### Task objective
The lines to print start at the one containing "collection.objects.link(piece)" and end at the one containing "points = [vertex.co"; print them exactly, ends included, and only them.

### Provided records
○ ○ ○ ○
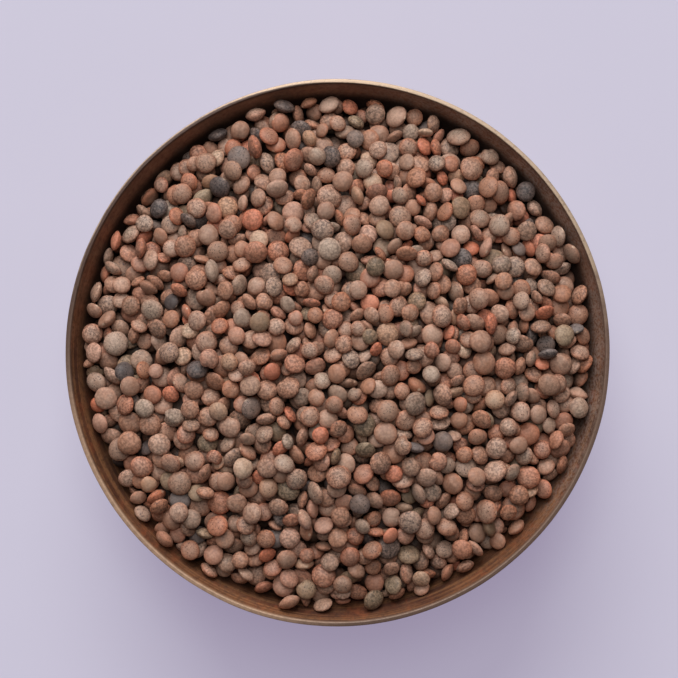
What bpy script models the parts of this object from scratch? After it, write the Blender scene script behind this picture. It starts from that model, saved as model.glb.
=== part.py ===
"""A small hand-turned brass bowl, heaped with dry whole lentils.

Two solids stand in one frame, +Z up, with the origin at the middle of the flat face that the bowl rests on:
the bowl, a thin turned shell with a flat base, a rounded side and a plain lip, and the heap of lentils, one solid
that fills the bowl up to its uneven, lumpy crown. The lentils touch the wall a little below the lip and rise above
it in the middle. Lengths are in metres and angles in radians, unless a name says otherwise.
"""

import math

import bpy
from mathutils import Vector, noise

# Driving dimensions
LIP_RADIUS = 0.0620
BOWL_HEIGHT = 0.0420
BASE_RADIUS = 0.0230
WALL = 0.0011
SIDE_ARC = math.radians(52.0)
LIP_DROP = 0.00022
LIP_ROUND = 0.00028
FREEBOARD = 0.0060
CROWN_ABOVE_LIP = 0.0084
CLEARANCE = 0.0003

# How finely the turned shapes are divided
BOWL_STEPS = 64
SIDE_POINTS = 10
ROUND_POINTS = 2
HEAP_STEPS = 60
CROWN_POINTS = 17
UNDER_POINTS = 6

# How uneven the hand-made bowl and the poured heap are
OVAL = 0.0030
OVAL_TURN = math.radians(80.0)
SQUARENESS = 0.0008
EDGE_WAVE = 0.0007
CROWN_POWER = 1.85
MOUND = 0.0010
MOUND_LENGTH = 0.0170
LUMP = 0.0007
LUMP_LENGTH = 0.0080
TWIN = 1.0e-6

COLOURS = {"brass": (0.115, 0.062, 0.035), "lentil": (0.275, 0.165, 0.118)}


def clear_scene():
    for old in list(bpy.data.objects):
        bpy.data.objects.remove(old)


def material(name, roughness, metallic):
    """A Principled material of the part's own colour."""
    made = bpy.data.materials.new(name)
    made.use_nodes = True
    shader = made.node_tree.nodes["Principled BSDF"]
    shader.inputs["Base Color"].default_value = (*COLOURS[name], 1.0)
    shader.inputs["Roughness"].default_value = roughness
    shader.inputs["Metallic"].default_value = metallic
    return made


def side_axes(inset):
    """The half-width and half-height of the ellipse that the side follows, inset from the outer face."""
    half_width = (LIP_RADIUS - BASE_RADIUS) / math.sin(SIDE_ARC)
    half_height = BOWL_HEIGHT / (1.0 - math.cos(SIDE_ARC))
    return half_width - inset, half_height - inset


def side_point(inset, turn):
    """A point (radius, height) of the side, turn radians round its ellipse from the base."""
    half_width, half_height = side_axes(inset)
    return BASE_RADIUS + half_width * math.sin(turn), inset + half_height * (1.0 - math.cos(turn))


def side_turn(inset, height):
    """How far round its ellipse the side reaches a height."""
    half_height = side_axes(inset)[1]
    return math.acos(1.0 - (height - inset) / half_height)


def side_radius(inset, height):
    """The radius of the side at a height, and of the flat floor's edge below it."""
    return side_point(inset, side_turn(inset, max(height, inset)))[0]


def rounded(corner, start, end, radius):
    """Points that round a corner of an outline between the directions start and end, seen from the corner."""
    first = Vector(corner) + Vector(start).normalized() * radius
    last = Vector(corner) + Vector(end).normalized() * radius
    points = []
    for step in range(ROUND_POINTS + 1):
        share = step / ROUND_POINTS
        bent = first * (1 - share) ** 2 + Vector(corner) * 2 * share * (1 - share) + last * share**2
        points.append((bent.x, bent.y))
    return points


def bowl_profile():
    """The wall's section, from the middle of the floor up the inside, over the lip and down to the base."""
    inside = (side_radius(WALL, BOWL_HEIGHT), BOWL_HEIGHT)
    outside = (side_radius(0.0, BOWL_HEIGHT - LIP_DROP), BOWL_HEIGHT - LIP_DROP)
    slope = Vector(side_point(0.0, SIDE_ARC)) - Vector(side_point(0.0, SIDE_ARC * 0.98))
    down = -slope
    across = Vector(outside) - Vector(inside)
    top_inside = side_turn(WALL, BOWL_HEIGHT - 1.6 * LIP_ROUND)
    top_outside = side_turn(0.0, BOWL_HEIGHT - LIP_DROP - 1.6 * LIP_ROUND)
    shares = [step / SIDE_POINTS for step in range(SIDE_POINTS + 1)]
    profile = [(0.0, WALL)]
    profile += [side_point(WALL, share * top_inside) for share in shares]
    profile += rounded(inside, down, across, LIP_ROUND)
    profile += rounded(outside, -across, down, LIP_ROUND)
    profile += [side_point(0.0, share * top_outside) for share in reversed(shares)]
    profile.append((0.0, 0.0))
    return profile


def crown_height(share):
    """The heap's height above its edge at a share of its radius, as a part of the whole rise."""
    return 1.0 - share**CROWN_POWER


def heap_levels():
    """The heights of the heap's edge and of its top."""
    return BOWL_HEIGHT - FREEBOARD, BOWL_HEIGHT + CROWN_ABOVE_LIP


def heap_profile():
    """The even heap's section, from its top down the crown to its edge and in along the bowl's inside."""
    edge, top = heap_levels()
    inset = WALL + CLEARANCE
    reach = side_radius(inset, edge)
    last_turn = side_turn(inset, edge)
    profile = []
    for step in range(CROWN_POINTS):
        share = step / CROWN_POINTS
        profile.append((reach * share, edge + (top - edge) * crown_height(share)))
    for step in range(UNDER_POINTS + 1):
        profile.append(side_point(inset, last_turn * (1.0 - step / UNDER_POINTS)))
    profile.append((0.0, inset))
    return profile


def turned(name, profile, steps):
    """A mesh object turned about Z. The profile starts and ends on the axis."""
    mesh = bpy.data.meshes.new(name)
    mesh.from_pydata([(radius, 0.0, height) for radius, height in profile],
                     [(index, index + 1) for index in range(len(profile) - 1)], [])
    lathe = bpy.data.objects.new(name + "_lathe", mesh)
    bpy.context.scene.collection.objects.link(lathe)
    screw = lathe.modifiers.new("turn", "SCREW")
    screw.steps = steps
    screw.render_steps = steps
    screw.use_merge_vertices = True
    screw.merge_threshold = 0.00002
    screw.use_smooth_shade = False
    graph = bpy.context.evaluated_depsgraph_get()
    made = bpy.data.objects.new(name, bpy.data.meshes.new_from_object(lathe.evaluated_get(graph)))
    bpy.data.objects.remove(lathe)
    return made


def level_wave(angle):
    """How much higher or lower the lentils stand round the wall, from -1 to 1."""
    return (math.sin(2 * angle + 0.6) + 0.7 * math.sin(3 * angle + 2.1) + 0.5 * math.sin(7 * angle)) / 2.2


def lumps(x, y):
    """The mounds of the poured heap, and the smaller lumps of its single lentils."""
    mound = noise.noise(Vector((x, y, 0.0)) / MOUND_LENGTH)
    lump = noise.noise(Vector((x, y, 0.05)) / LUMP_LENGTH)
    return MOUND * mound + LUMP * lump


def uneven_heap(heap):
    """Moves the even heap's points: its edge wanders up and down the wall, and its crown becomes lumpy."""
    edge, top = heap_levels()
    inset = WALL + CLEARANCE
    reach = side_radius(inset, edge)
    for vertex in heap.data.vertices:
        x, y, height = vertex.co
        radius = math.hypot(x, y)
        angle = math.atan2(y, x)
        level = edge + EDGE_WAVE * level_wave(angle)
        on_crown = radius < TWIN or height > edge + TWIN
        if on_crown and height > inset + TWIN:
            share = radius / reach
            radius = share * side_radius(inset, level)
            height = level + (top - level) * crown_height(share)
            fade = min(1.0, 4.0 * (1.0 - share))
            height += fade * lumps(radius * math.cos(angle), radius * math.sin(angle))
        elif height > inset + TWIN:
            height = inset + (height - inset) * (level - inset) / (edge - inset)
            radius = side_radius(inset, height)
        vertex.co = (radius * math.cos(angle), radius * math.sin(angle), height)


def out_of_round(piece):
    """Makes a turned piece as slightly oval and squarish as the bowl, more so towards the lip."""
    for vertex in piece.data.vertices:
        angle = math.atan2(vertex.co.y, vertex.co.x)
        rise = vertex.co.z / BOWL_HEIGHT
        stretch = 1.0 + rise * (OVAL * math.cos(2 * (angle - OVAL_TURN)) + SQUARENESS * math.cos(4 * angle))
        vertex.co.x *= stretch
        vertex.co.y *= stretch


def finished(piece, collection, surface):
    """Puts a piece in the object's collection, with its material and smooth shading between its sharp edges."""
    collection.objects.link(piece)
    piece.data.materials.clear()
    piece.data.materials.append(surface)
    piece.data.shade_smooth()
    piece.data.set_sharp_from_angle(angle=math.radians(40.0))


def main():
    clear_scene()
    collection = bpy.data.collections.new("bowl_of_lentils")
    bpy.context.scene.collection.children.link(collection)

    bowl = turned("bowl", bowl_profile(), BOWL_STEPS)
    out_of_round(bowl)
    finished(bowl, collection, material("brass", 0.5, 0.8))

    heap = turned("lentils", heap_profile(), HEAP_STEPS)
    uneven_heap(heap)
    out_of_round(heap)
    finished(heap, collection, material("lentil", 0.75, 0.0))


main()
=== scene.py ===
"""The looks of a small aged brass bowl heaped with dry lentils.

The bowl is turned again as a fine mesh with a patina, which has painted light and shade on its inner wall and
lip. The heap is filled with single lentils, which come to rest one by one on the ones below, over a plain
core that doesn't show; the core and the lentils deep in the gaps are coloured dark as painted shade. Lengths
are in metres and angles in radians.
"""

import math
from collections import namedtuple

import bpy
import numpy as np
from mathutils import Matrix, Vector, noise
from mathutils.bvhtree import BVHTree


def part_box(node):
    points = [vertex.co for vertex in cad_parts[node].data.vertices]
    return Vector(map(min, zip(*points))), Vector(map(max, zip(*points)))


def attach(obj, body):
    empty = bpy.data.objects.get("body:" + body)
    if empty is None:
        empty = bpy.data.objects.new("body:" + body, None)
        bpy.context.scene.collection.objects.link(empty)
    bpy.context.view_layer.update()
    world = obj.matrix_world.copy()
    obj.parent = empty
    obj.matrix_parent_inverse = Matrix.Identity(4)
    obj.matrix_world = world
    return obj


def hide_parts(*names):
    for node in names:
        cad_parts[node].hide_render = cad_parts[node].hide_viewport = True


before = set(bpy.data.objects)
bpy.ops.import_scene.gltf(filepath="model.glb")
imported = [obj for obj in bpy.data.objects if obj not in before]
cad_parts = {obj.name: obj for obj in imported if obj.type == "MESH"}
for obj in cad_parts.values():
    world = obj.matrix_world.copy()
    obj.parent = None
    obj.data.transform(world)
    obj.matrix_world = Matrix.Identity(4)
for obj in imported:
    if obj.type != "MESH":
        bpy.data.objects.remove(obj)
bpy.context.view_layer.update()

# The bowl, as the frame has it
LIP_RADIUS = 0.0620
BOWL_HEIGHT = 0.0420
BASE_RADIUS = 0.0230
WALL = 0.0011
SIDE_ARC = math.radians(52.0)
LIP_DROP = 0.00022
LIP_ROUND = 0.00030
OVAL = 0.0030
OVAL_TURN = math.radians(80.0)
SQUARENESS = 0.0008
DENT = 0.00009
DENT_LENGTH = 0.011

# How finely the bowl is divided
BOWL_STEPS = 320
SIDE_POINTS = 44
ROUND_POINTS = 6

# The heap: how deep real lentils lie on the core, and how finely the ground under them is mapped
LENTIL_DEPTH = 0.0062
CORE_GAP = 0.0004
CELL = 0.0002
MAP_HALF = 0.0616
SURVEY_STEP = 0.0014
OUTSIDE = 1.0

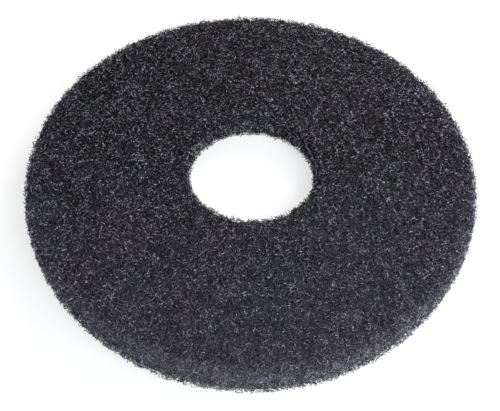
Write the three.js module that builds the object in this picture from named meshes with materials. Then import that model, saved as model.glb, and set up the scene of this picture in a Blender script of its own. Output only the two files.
○ ○ ○ ○
### Result of the task
    collection.objects.link(piece)
    piece.data.materials.clear()
    piece.data.materials.append(surface)
    piece.data.shade_smooth()
    piece.data.set_sharp_from_angle(angle=math.radians(40.0))


def main():
    clear_scene()
    collection = bpy.data.collections.new("bowl_of_lentils")
    bpy.context.scene.collection.children.link(collection)

    bowl = turned("bowl", bowl_profile(), BOWL_STEPS)
    out_of_round(bowl)
    finished(bowl, collection, material("brass", 0.5, 0.8))

    heap = turned("lentils", heap_profile(), HEAP_STEPS)
    uneven_heap(heap)
    out_of_round(heap)
    finished(heap, collection, material("lentil", 0.75, 0.0))


main()
=== scene.py ===
"""The looks of a small aged brass bowl heaped with dry lentils.

The bowl is turned again as a fine mesh with a patina, which has painted light and shade on its inner wall and
lip. The heap is filled with single lentils, which come to rest one by one on the ones below, over a plain
core that doesn't show; the core and the lentils deep in the gaps are coloured dark as painted shade. Lengths
are in metres and angles in radians.
"""

import math
from collections import namedtuple

import bpy
import numpy as np
from mathutils import Matrix, Vector, noise
from mathutils.bvhtree import BVHTree


def part_box(node):
    points = [vertex.co for vertex in cad_parts[node].data.vertices]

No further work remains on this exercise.